Sunday 9 April 2017

Penyebab Konflik Agama

Si A lahir, dewasa, kemudian disekolahkan di sekolah yang menganut ideologi B sesuai dengan yang dianut keluarga, kemudian merasa ideologi nya paling benar, sang pemimpin bak dewa, selain ideologi dia sesat, selain agama dia masuk neraka, berbahaya buat keyakinan dia, dan menganggap mereka musuh.

Si B lahir, dewasa, disekolahkan di sekolah yang menganut ideologi D, kemudian merasa ideologi nya paling benar, sang pemimpin bak dewa tanpa pernah berbuat kesalahan, selain ideologi dia sesat, selain agama dia masuk neraka, berbahaya buat keyakinan dia, dan menganggap mereka musuh.




Kedua orang ini suatu saat bertemu, saling curiga, saling membenci, bahkan yang paling ekstrim saling membunuh, karena merasa kelompok lain sesat menyesatkan. Keadaan menjadi lebih buruk jika kedua orang ini mengajak orang-orang lain untuk mengikuti ideologi dia.

Jika sudah terjadi pembunuhan, teman sekelompok ingin balas dendam, lebih parah lagi diiming-imingi sang bidadari yang menunggu di khayangan oleh sang pemuka agama, terjadilah peperangan yang meluas, tak kan ada habisnya.

Jika skenario di atas di balik, si A ikut ideologi D, dan si B ikut ideologi C, hasilnya akan sama saja, sangat sedikit kemungkinan  mereka beralih ideologi yang dianut sejak kecil. saling memusuhi, karena mereka berdua sudah dibrainwash hanya kelompok dia yang benar, yang lain sesat menyesatkan bahkan kafir.

Mereka sangat sulit beranjak dari ideologi yang diyakini, bukan mereka berdua tidak punya otak, tetapi dicuci otak, ketika logika dan nurani  mereka tidak dapat menerima apa yang dijalani, atau yang dikatakan sang guru, buru-buru teman, keluarga, hingga diri sendiri berkata "Jangan begitu, hati-hati, awas, ini namanya iman, kalau kamu tidak seperti ini bisa jadi kufur, dan masuk neraka selama-lamanya". Buru buru mereka menonaktifkan logika dan nuraninya, karena takut sang malaikat pencabut nyawa datang ketika logika dan nurani aktif mengritisi apa yang diyakini. dan terjadi terus menerus ketika logika dan nurani aktif, dogma yang dibawa sejak kecil seolah menghilangkan peran kedua komponen penting dalam diri manusia itu, Logika dan nurani.

Situasi berbeda jika si A dan B lahir dari  dan bersekolah di ideologi E yang menganut ideologi moderat, saling memahami bahwa ideologi dan agama lain juga sedang mencari jalan kebenaran, tidak perlu saling mengkafirkan, tidak ada alasan untuk menyuarakan kebencian dan menggelorakan peperangan.

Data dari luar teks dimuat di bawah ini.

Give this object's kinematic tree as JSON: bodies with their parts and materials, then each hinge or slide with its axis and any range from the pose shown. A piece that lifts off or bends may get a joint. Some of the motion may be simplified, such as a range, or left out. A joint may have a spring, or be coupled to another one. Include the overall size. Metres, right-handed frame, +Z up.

Yang ada hanya saling memahami, saling menghormati, dan saling menghargai. Tetapi skenario ini sepertinya sedikit sekali, karena sebagian besar ideologi menganggap bahwa mengkafirkan yang lain adalah bagian dari iman, yang benar adalah saya, yang lain kafir. Jika Anda menganggap yang lain juga sama-sama sedang mencari jalan kebenaran, Anda sudah pantas divonis tidak beriman.

Jika memang Ideologi yang dianut mengharuskan untuk menganggap yang lain adalah kafir, minimal hilangkan rasa benci, curiga, hingga rasa superioritas diri, yang bisa menggusur rasa toleransi.